__Goal__
Give the number of lines in the data that contain "object", and nothing more.

■ ■ ■ ■

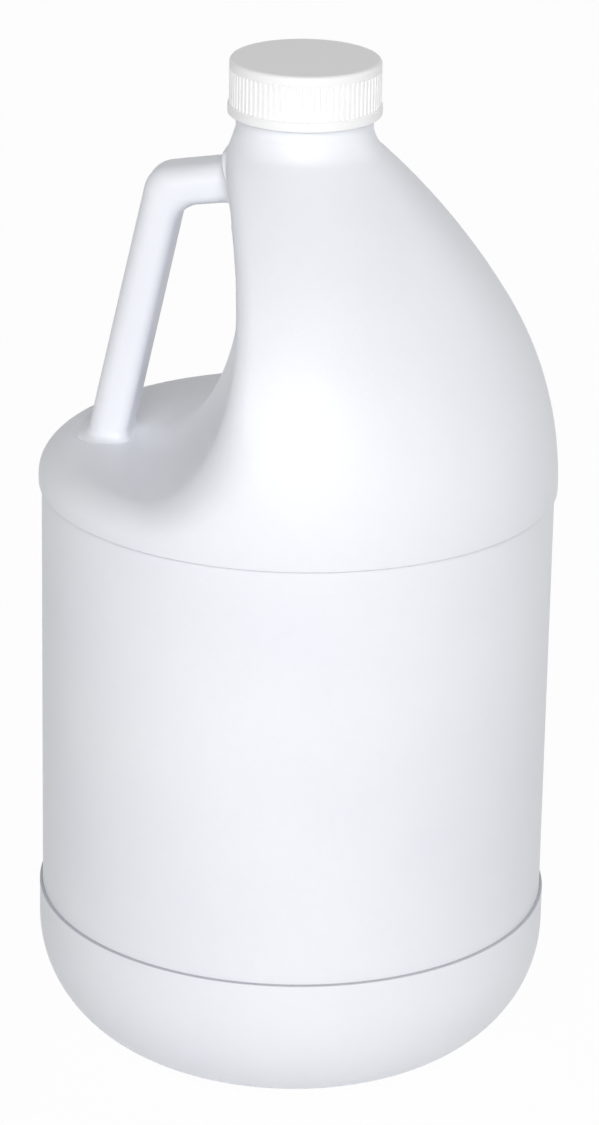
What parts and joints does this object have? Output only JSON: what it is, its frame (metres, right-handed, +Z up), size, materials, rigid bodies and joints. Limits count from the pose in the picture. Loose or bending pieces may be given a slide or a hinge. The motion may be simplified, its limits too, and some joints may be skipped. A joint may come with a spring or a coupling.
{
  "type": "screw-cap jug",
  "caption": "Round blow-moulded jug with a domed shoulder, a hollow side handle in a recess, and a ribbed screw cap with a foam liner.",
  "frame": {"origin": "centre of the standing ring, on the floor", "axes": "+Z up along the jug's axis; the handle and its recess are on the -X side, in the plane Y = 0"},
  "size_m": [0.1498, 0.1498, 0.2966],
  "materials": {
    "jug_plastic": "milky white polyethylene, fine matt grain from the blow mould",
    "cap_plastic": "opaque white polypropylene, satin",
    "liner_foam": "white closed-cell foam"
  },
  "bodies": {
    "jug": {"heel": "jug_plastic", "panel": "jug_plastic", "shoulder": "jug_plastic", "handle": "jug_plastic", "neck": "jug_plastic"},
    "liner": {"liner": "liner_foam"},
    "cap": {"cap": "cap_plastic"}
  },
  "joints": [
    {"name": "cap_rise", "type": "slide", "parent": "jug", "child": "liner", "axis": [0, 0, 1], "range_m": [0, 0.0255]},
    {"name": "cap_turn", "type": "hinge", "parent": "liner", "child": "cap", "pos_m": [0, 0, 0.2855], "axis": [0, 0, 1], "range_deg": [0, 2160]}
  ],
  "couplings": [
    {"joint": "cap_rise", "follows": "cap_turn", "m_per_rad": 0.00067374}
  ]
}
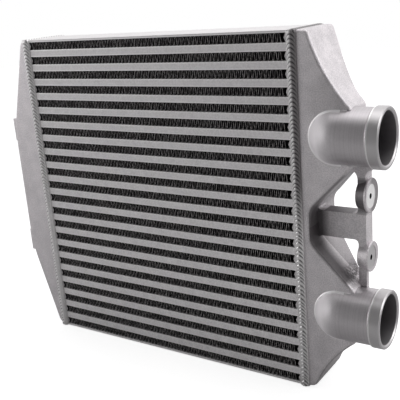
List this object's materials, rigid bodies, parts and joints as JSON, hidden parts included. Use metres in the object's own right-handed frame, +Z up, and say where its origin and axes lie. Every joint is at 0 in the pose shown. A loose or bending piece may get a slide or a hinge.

■ ■ ■ ■

__Result for this task__
2